The main objectives of the RTG are to: • Assess the implementation, performance and robustness of integrated CS and ML architectures and algorithms for radar applications/scenarios; • Identify and quantify generalization capability of integrated CS and ML systems across wide range of operational conditions; • Create a data repositories and algorithm libraries to enable learning techniques.

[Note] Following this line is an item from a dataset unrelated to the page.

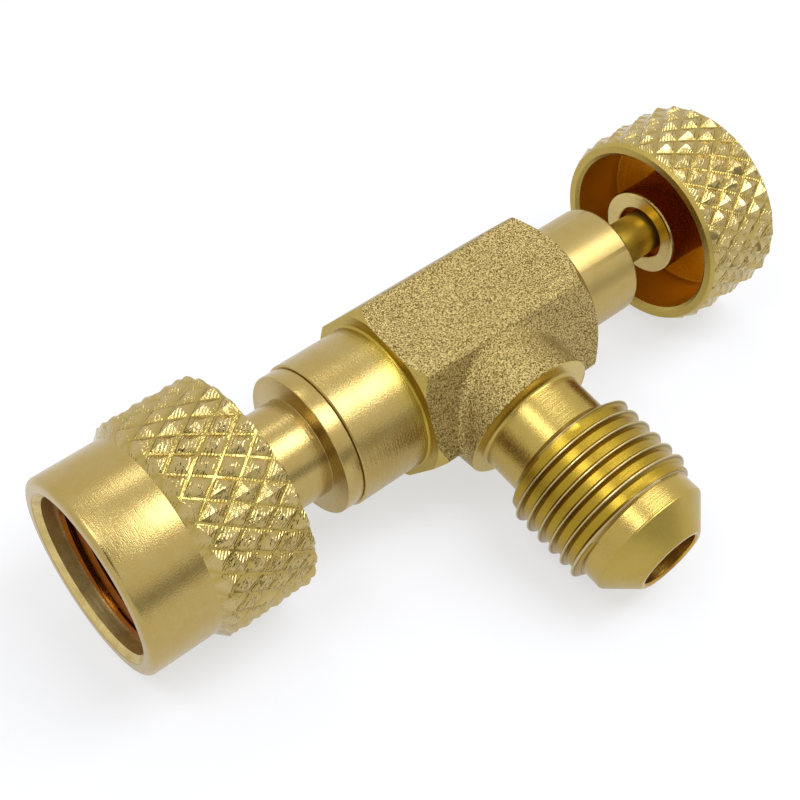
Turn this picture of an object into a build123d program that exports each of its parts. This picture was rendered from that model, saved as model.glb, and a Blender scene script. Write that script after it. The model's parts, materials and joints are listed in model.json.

The results of the RTG will be described in a technical report to be delivered before the end of the RTG.

Topics

Themes of convergence in CS and ML techniques that will be addressed in this NATO group include: • Classification of SAR images combining ML with CS recovery: combining CS imaging algorithms with discriminative deep neural networks for learning imaging processes optimized for decision/classification tasks while remaining robust to clutter variation and occlusions: • Learning of novel signal structures, e.g., sparsifying transforms, Generative Adversarial Networks (GANs), denoisers and dictionaries that captures radar phenomenology resulting in higher quality reconstructions under different sampling regimes; • Data augmentation using CS for supporting training of ML/NN; • Waveform design and CS front-end offering reduced NN schemes. • Developing NN for signal recovery/parameters estimation: non-iterative signal reconstruction algorithms for radar unrolling classical iterative CS algorithms and learning fixed depth architectures from data suitable for GPU implementation. • Data driven design of radar sensors using NN: constrained design of adaptive waveforms, (sparse) array layouts, and receive filters with NN. • Detection of targets in non-Gaussian clutter using NN: exploit NN to jointly learn (statistics of) non-Gaussian clutter and design receive filters and detectors for targets embedded in non-Gaussian clutter. Enabling technologies will be investigated across the different applications listed above which play a crucial role for the use of NN in radar systems. Examples of these are: incorporating complex valued signals within the NN architectures and analyzing which types of signal and data processing steps can be embedded effectively within the network (determining inputs/outputs of NN).